— start of AVAILABLE DATA —
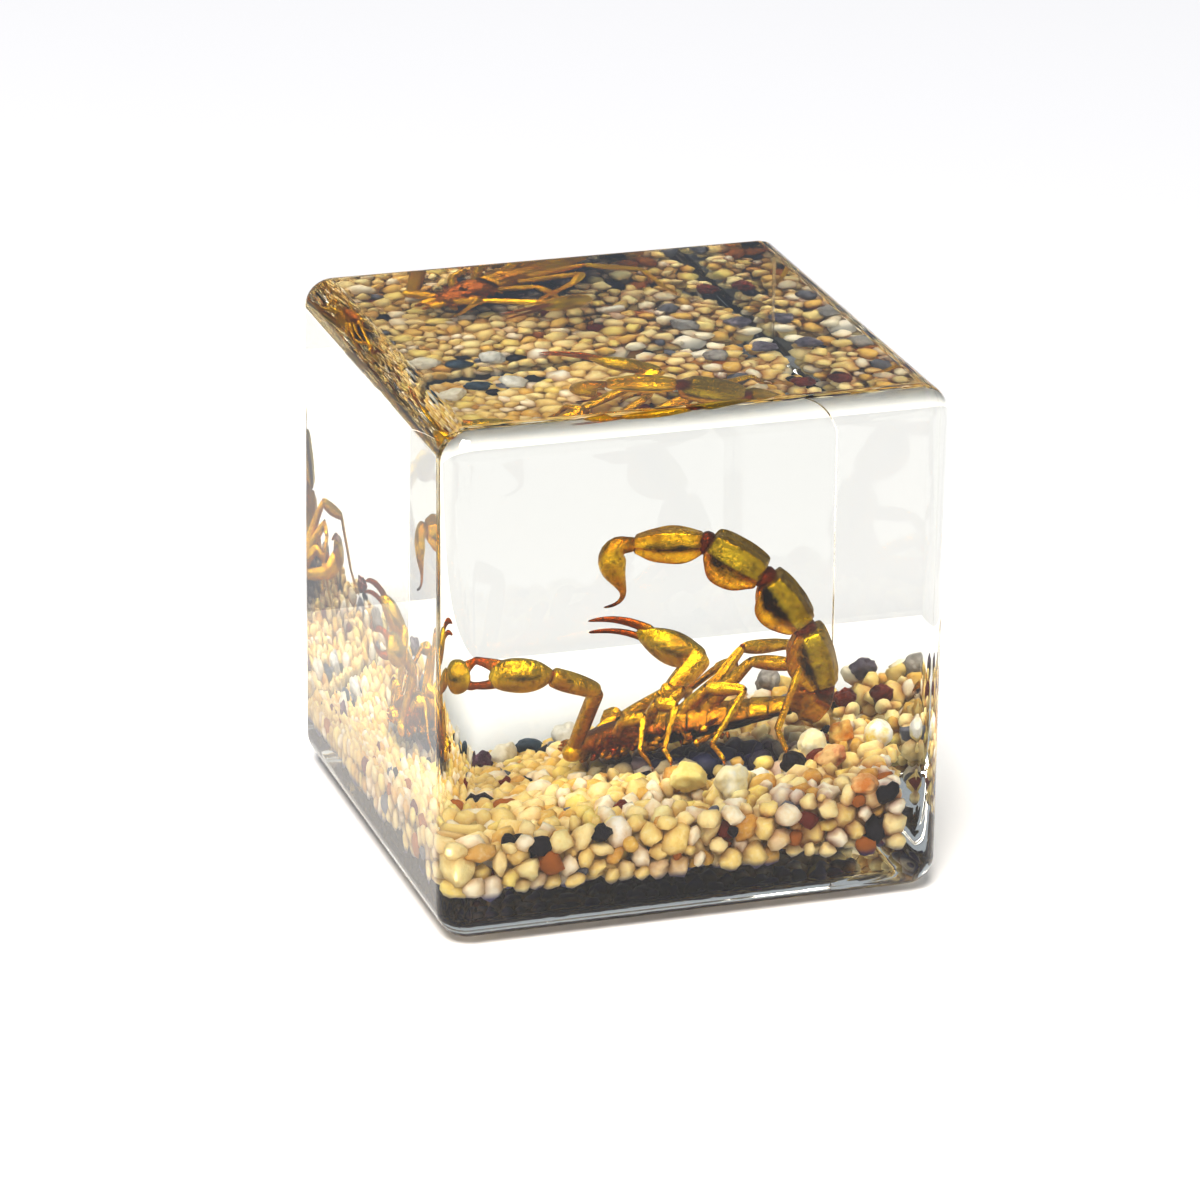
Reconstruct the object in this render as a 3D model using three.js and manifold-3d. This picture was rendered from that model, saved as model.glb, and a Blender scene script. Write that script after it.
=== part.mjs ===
// Scorpion cast in a clear resin block over a bed of gravel.
// Millimetres, +Z up. The origin is the centre of the block's flat base.
// +X is the block's right and -Y is its front face.
import * as THREE from 'three';
import { mergeVertices } from 'three/addons/utils/BufferGeometryUtils.js';
import { RoundedBoxGeometry } from 'three/addons/geometries/RoundedBoxGeometry.js';
import Module from 'manifold-3d';

// Driving dimensions
const BLOCK_WIDTH = 50;
const BLOCK_DEPTH = 51.5;
const BLOCK_HEIGHT = 51;
const EDGE_RADIUS = 3;
const POUR_LINE = 13.2;
const CLEARANCE = 0.3;

const BED_WIDTH = 48.4;
const BED_DEPTH = 49.9;
const BED_FLOOR = 4.4;
const BED_CORNER = 1.6;
const BED_CELL = 1.9;
const FRONT_HEIGHT = 10.3;
const BACK_HEIGHT = 11.0;
const LOWEST_BACK = 5.2;
const STONE_PITCH = 3.1;
const STONE_DOME = 0.75;

const UP = new THREE.Vector3(0, 0, 1);
const wasm = await Module();
wasm.setup();

// Solids

function toSolid(geometry) {
  const bare = geometry.index ? geometry.toNonIndexed() : geometry;
  bare.deleteAttribute('normal');
  bare.deleteAttribute('uv');
  const merged = mergeVertices(bare, 1e-4);
  return new wasm.Manifold(new wasm.Mesh({
    numProp: 3,
    vertProperties: new Float32Array(merged.attributes.position.array),
    triVerts: new Uint32Array(merged.index.array),
  }));
}

function toGeometry(solid) {
  const mesh = solid.getMesh();
  const geometry = new THREE.BufferGeometry();
  geometry.setAttribute('position', new THREE.BufferAttribute(mesh.vertProperties, 3));
  geometry.setIndex(new THREE.BufferAttribute(mesh.triVerts, 1));
  geometry.computeVertexNormals();
  return geometry;
}

function fuse(solids) {
  return solids.reduce((whole, solid) => whole.add(solid));
}

function cut(solid, tools) {
  return tools.reduce((rest, tool) => rest.subtract(tool), solid);
}

function box(low, high) {
  const size = high.clone().sub(low);
  const geometry = new THREE.BoxGeometry(size.x, size.y, size.z);
  geometry.translate(low.x + size.x / 2, low.y + size.y / 2, low.z + size.z / 2);
  return toSolid(geometry);
}

function at(x, y, z) {
  return new THREE.Vector3(x, y, z);
}

// A turned limb between two points. The profile lists how far along it is, from 0 to 1, and
// the radius there. The section is flattened by wide and deep, across and along the upright.
function limb(from, to, profile, options) {
  const { radius, sides = 5, wide = 1, deep = 1, reach = 0.25, grow = 0 } = options;
  const along = to.clone().sub(from).normalize();
  const start = from.clone().addScaledVector(along, -reach - grow);
  const length = to.distanceTo(from) + 2 * (reach + grow);
  const points = profile.map(([t, r]) => new THREE.Vector2(r * radius + grow, t * length));
  points.unshift(new THREE.Vector2(0, 0));
  points.push(new THREE.Vector2(0, length));
  const geometry = new THREE.LatheGeometry(points, sides);
  geometry.rotateY(Math.PI / sides);
  geometry.scale(wide, 1, deep);
  const across = along.clone().cross(UP).normalize();
  const upright = across.clone().cross(along);
  geometry.applyMatrix4(new THREE.Matrix4().makeBasis(across, along, upright).setPosition(start));
  return toSolid(geometry);
}

const TAPER = [[0, 0.95], [1, 0.6]];
const SPINDLE = [[0, 0.5], [0.4, 1], [1, 0.5]];
const CLAW = [[0, 1], [1, 0.25]];
const RING = [[0, 0.68], [0.14, 0.9], [0.6, 1], [0.9, 0.93], [1, 0.72]];
const PALM = [[0, 0.35], [0.18, 0.78], [0.5, 1], [0.8, 0.8], [1, 0.45]];
const BULB = [[0, 0.5], [0.2, 0.88], [0.5, 1], [0.78, 0.7], [1, 0.3]];

// The scorpion. It faces left and a little backwards, its tail arched over its back.
const REAR = at(14.6, -2.2, 14.5);
const WAIST = at(1.4, 3.8, 12.3);
const BROW = at(-4.8, 6.7, 10.5);

const TAIL = [
  [at(15.2, -2.5, 14.3), at(17.0, -4.2, 16.9), 2.2],
  [at(16.8, -4.3, 17.2), at(15.0, -5.0, 23.0), 2.3],
  [at(14.5, -5.0, 23.8), at(11.1, -4.7, 28.4), 2.25],
  [at(10.4, -4.5, 29.2), at(5.7, -3.1, 32.2), 2.3],
  [at(4.9, -2.7, 32.6), at(-1.4, -0.9, 32.7), 1.95],
];
const STING = [at(-3.3, -0.3, 29.8), at(-2.2, -0.2, 28.2), at(-2.7, -0.1, 27.0), at(-4.3, 0, 26.4)];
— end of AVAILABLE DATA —
### TASK OBJECTIVE
Return the listing above in its exact form.

### THE COMPLETED TASK
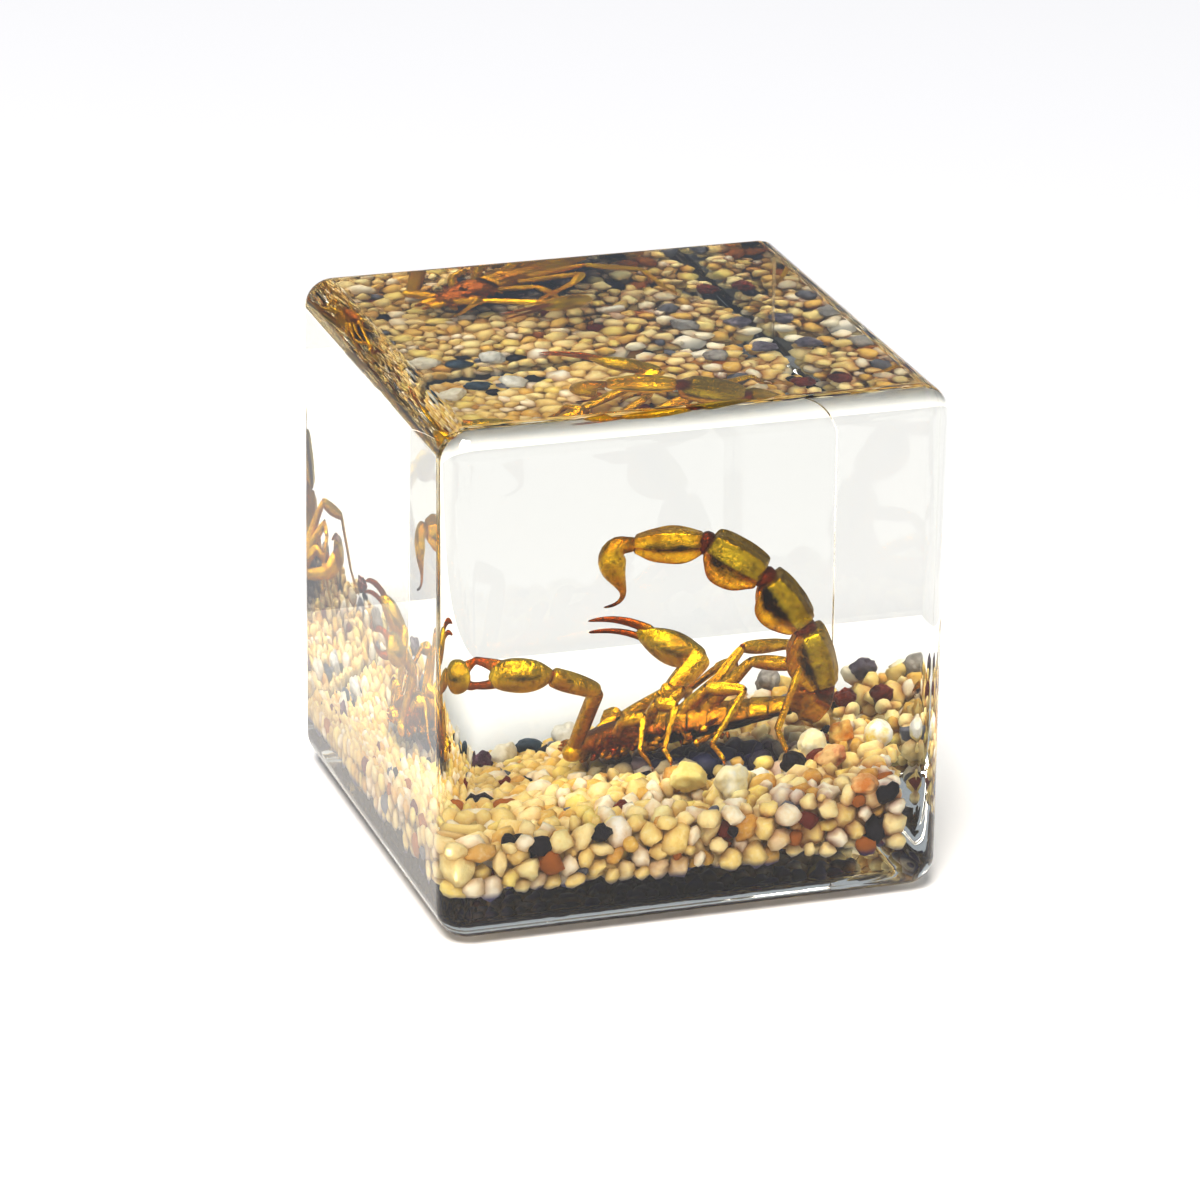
Reconstruct the object in this render as a 3D model using three.js and manifold-3d. This picture was rendered from that model, saved as model.glb, and a Blender scene script. Write that script after it.
=== part.mjs ===
// Scorpion cast in a clear resin block over a bed of gravel.
// Millimetres, +Z up. The origin is the centre of the block's flat base.
// +X is the block's right and -Y is its front face.
import * as THREE from 'three';
import { mergeVertices } from 'three/addons/utils/BufferGeometryUtils.js';
import { RoundedBoxGeometry } from 'three/addons/geometries/RoundedBoxGeometry.js';
import Module from 'manifold-3d';

// Driving dimensions
const BLOCK_WIDTH = 50;
const BLOCK_DEPTH = 51.5;
const BLOCK_HEIGHT = 51;
const EDGE_RADIUS = 3;
const POUR_LINE = 13.2;
const CLEARANCE = 0.3;

const BED_WIDTH = 48.4;
const BED_DEPTH = 49.9;
const BED_FLOOR = 4.4;
const BED_CORNER = 1.6;
const BED_CELL = 1.9;
const FRONT_HEIGHT = 10.3;
const BACK_HEIGHT = 11.0;
const LOWEST_BACK = 5.2;
const STONE_PITCH = 3.1;
const STONE_DOME = 0.75;

const UP = new THREE.Vector3(0, 0, 1);
const wasm = await Module();
wasm.setup();

// Solids

function toSolid(geometry) {
  const bare = geometry.index ? geometry.toNonIndexed() : geometry;
  bare.deleteAttribute('normal');
  bare.deleteAttribute('uv');
  const merged = mergeVertices(bare, 1e-4);
  return new wasm.Manifold(new wasm.Mesh({
    numProp: 3,
    vertProperties: new Float32Array(merged.attributes.position.array),
    triVerts: new Uint32Array(merged.index.array),
  }));
}

function toGeometry(solid) {
  const mesh = solid.getMesh();
  const geometry = new THREE.BufferGeometry();
  geometry.setAttribute('position', new THREE.BufferAttribute(mesh.vertProperties, 3));
  geometry.setIndex(new THREE.BufferAttribute(mesh.triVerts, 1));
  geometry.computeVertexNormals();
  return geometry;
}

function fuse(solids) {
  return solids.reduce((whole, solid) => whole.add(solid));
}

function cut(solid, tools) {
  return tools.reduce((rest, tool) => rest.subtract(tool), solid);
}

function box(low, high) {
  const size = high.clone().sub(low);
  const geometry = new THREE.BoxGeometry(size.x, size.y, size.z);
  geometry.translate(low.x + size.x / 2, low.y + size.y / 2, low.z + size.z / 2);
  return toSolid(geometry);
}

function at(x, y, z) {
  return new THREE.Vector3(x, y, z);
}

// A turned limb between two points. The profile lists how far along it is, from 0 to 1, and
// the radius there. The section is flattened by wide and deep, across and along the upright.
function limb(from, to, profile, options) {
  const { radius, sides = 5, wide = 1, deep = 1, reach = 0.25, grow = 0 } = options;
  const along = to.clone().sub(from).normalize();
  const start = from.clone().addScaledVector(along, -reach - grow);
  const length = to.distanceTo(from) + 2 * (reach + grow);
  const points = profile.map(([t, r]) => new THREE.Vector2(r * radius + grow, t * length));
  points.unshift(new THREE.Vector2(0, 0));
  points.push(new THREE.Vector2(0, length));
  const geometry = new THREE.LatheGeometry(points, sides);
  geometry.rotateY(Math.PI / sides);
  geometry.scale(wide, 1, deep);
  const across = along.clone().cross(UP).normalize();
  const upright = across.clone().cross(along);
  geometry.applyMatrix4(new THREE.Matrix4().makeBasis(across, along, upright).setPosition(start));
  return toSolid(geometry);
}

const TAPER = [[0, 0.95], [1, 0.6]];
const SPINDLE = [[0, 0.5], [0.4, 1], [1, 0.5]];
const CLAW = [[0, 1], [1, 0.25]];
const RING = [[0, 0.68], [0.14, 0.9], [0.6, 1], [0.9, 0.93], [1, 0.72]];
const PALM = [[0, 0.35], [0.18, 0.78], [0.5, 1], [0.8, 0.8], [1, 0.45]];
const BULB = [[0, 0.5], [0.2, 0.88], [0.5, 1], [0.78, 0.7], [1, 0.3]];

// The scorpion. It faces left and a little backwards, its tail arched over its back.
const REAR = at(14.6, -2.2, 14.5);
const WAIST = at(1.4, 3.8, 12.3);
const BROW = at(-4.8, 6.7, 10.5);

const TAIL = [
  [at(15.2, -2.5, 14.3), at(17.0, -4.2, 16.9), 2.2],
  [at(16.8, -4.3, 17.2), at(15.0, -5.0, 23.0), 2.3],
  [at(14.5, -5.0, 23.8), at(11.1, -4.7, 28.4), 2.25],
  [at(10.4, -4.5, 29.2), at(5.7, -3.1, 32.2), 2.3],
  [at(4.9, -2.7, 32.6), at(-1.4, -0.9, 32.7), 1.95],
];
const STING = [at(-3.3, -0.3, 29.8), at(-2.2, -0.2, 28.2), at(-2.7, -0.1, 27.0), at(-4.3, 0, 26.4)];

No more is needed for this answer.